Neither should the present debate, which has been created by multiple acts of crass stupidity, become an argument over public funding of the arts. They wouldn’t survive without public funding. And on balance, that would be a bad thing.
Yeah! That’s right Connor! That Henri Cartier-Bresson chap can go and get stuffed, walking around thinking he was an artist schmartist!…. BTW!
Get a grip, Pickard, you can’t even see anything in the picture except a nipple. I’m not up on what turns paedophiles on, but I’m pretty sure they’re after more than a nipple. The only difference between this picture and something like “Venus, Cupid, Folly and Time” is that there’s less detail in the picture.
I do hope that one of the most famous anti war photos of history the one of 9 year old Phan Thi Kim Phuc fleeing her village with napalm burns in South Vietnam will not be child pornography by the time the Hettys, Ruddys, et al have finished with their moralising.
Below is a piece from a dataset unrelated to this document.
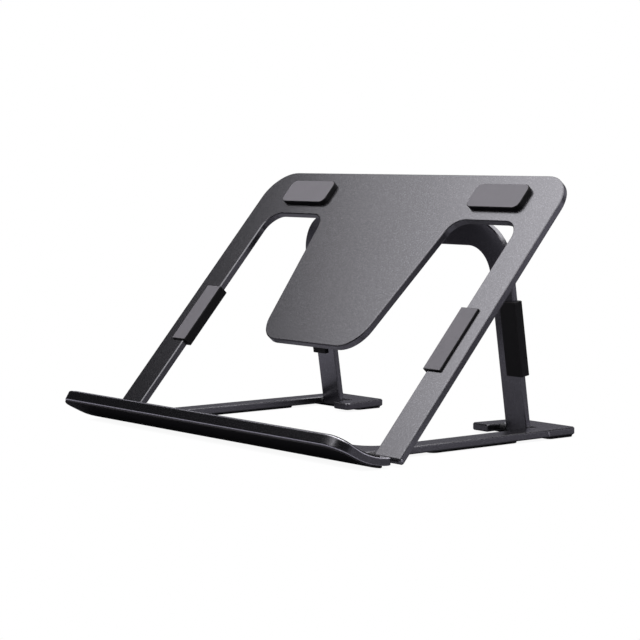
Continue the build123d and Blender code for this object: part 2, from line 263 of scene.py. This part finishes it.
def floor_material():
    """White to the camera, with a share of that white for gloss and glass, and dim to all other light. The
    glow carries a painted shadow where the object touches and under it, and painted shade far from it and
    behind it.
    """
    material, t = material_tree("floor")
    ray = t.add("ShaderNodeLightPath").outputs
    contact = t.add("ShaderNodeAmbientOcclusion", {"Distance": SHADOW_REACH}, samples=8).outputs["AO"]
    under_shadow = t.add("ShaderNodeAmbientOcclusion", {"Distance": UNDER_SHADOW_REACH}, samples=4).outputs["AO"]
    place = t.add("ShaderNodeTexCoord").outputs["Object"]
    distance = t.add("ShaderNodeVectorMath", {0: place}, operation="LENGTH").outputs["Value"]
    along_y = t.add("ShaderNodeSeparateXYZ", {0: place}).outputs["Y"]
    # Painted shade on the white that gloss picks up: it fades far from the object, behind it, and under it.
    shown = t.ramp(distance, *FAR_SHADE_DISTANCE, SHOWN_IN_GLOSS, SHOWN_IN_GLOSS * FAR_SHADE_PART)
    shown = t.times(shown, t.ramp(along_y, *REAR_SHADE_Y, 1.0, REAR_SHADE_PART))
    shown = t.times(shown, t.ramp(under_shadow, *UNDER_SHADOW_OPEN, UNDER_SHADOW_PART, 1.0))
    gloss = t.larger(ray["Is Glossy Ray"], ray["Is Transmission Ray"])
    white_share = t.larger(ray["Is Camera Ray"], t.times(gloss, shown))
    paper = t.add("ShaderNodeBsdfDiffuse", {"Color": grey(FLOOR_GREY, NEUTRAL)})
    # Painted contact shadow: the glow dims where the object is close above the floor.
    glow = t.add("ShaderNodeEmission", {
        "Color": t.mix(ray["Is Camera Ray"], grey(1, COOL), WHITE),
        "Strength": t.ramp(contact, *SHADOW_OPEN, SHADOW, 1.0)})
    t.surface(t.add("ShaderNodeMixShader", {0: white_share, 1: paper.outputs[0], 2: glow.outputs[0]}))
    return material


corners = [(-FLOOR_HALF, -FLOOR_HALF, 0), (FLOOR_HALF, -FLOOR_HALF, 0),
           (FLOOR_HALF, FLOOR_HALF, 0), (-FLOOR_HALF, FLOOR_HALF, 0)]
mesh = bpy.data.meshes.new("floor")
mesh.from_pydata(corners, [], [(0, 1, 2, 3)])
mesh.materials.append(floor_material())
floor = bpy.data.objects.new("floor", mesh)
bpy.context.scene.collection.objects.link(floor)

# ---------------------------------------------------------------- world
ROOM_DIM, ROOM_BRIGHT = 0.04, 0.70   # strength of the room's light outside its bright band and in it
BAND_Z = (0.20, 0.30, 0.34, 0.50)    # heights of the direction where the band starts, is full, and ends
BAND_Y = (0.1, 0.5)                  # the band comes in behind the object

world = bpy.data.worlds.new("studio")
bpy.context.scene.world = world
world.use_nodes = True
t = Tree(world.node_tree, "ShaderNodeOutputWorld")
direction = t.add("ShaderNodeTexCoord").outputs["Generated"]
toward = t.add("ShaderNodeSeparateXYZ", {0: direction}).outputs
band = t.times(t.band(toward["Z"], *BAND_Z), t.ramp(toward["Y"], *BAND_Y))
room = t.add("ShaderNodeBackground", {
    "Color": grey(1, COOL),
    "Strength": t.ramp(band, 0, 1, ROOM_DIM, ROOM_BRIGHT)})
white = t.add("ShaderNodeBackground", {"Color": WHITE, "Strength": 1.0})
seen = t.add("ShaderNodeLightPath").outputs["Is Camera Ray"]
t.surface(t.add("ShaderNodeMixShader", {0: seen, 1: room.outputs[0], 2: white.outputs[0]}))

# ---------------------------------------------------------------- lamps
SOFTBOX_Y = -0.042
SOFTBOX_DEPTH = 1.303
SOFTBOX_TURN = math.radians(-20.6)   # the softboxes' left edges run forward and to the left


def lamp(name, at, target, width, depth, power, turn=0.0, tint=NEUTRAL):
    """Soft area lamp that faces a point, turned about its own axis, out of the camera's sight."""
    data = bpy.data.lights.new(name, "AREA")
    data.shape = "RECTANGLE"
    data.size = width
    data.size_y = depth
    data.energy = power
    data.color = tint
    obj = bpy.data.objects.new(name, data)
    obj.location = at
    obj.rotation_mode = "QUATERNION"
    aim = (Vector(target) - Vector(at)).to_track_quat("-Z", "Y")
    obj.rotation_quaternion = aim @ Quaternion((0, 0, 1), turn)
    obj.visible_camera = False
    bpy.context.scene.collection.objects.link(obj)


def softbox(name, x, height, width, power):
    """Wide lamp over the object that faces straight down."""
    lamp(name, (x, SOFTBOX_Y, height), (x, SOFTBOX_Y, 0), width, SOFTBOX_DEPTH, power, SOFTBOX_TURN)


# Two boxes of unlike width make the light fade towards the left edge over a broad band.
# At one height each would hide the other from gloss.
softbox("narrow_softbox", x=0.136, height=0.70, width=1.248, power=5.36)
softbox("wide_softbox", x=0.022, height=0.72, width=1.555, power=6.58)
lamp("right_panel", at=(0.80, 0.88, 0.15), target=(0.05, 0, 0.06),
     width=0.5, depth=0.3, power=0.23, tint=COOL)

# ---------------------------------------------------------------- camera
CAMERA_AT = Vector((858.6, -692.3, 151.4)) * MM
CAMERA_AZIMUTH = math.radians(51.197)
CAMERA_ELEVATION = math.radians(4.69)
CAMERA_SENSOR = 36                   # width, in millimetres, as the lens's length is
CAMERA_LENS = 114.4

toward_camera = Vector((math.sin(CAMERA_AZIMUTH) * math.cos(CAMERA_ELEVATION),
                        -math.cos(CAMERA_AZIMUTH) * math.cos(CAMERA_ELEVATION),
                        math.sin(CAMERA_ELEVATION)))
camera_data = bpy.data.cameras.new("camera")
camera_data.sensor_width = CAMERA_SENSOR
camera_data.lens = CAMERA_LENS
camera_data.clip_start = 10 * MM
camera_data.clip_end = 50
camera = bpy.data.objects.new("camera", camera_data)
camera.location = CAMERA_AT
camera.rotation_mode = "QUATERNION"
camera.rotation_quaternion = (-toward_camera).to_track_quat("-Z", "Y")
bpy.context.scene.collection.objects.link(camera)
bpy.context.scene.camera = camera
bpy.context.scene.view_settings.view_transform = "Standard"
I am confused is this a painting over a camera image or a collage of photo and painting? The image in the SMH via internet is not clear enough to know. The girl in the picture was given time on the ABC 7:30 report my opinion was that she was repeating what her parents said (had to ask her father what Rudd had said) and was of the opinion it was a photograph. The magazine cover is needlessly provocative and it would be better not used but having said that what should be done with all the naked cherubs in church sculpture and paintings? Perhaps Copenhagen’s little mermaid should be removed from public gaze and a lot of old master’s paintings have their genitals removed. I think the morality police are getting a bit oversensitive. I cannot see that this illustration is in any way erotic let alone pornographic but the fuss could well lead to a sense of “sin” in an innocent child. The Bravehearts approach is the label all victims as scarred for life but how much are they helping these victims overcome this or do they become professional victims?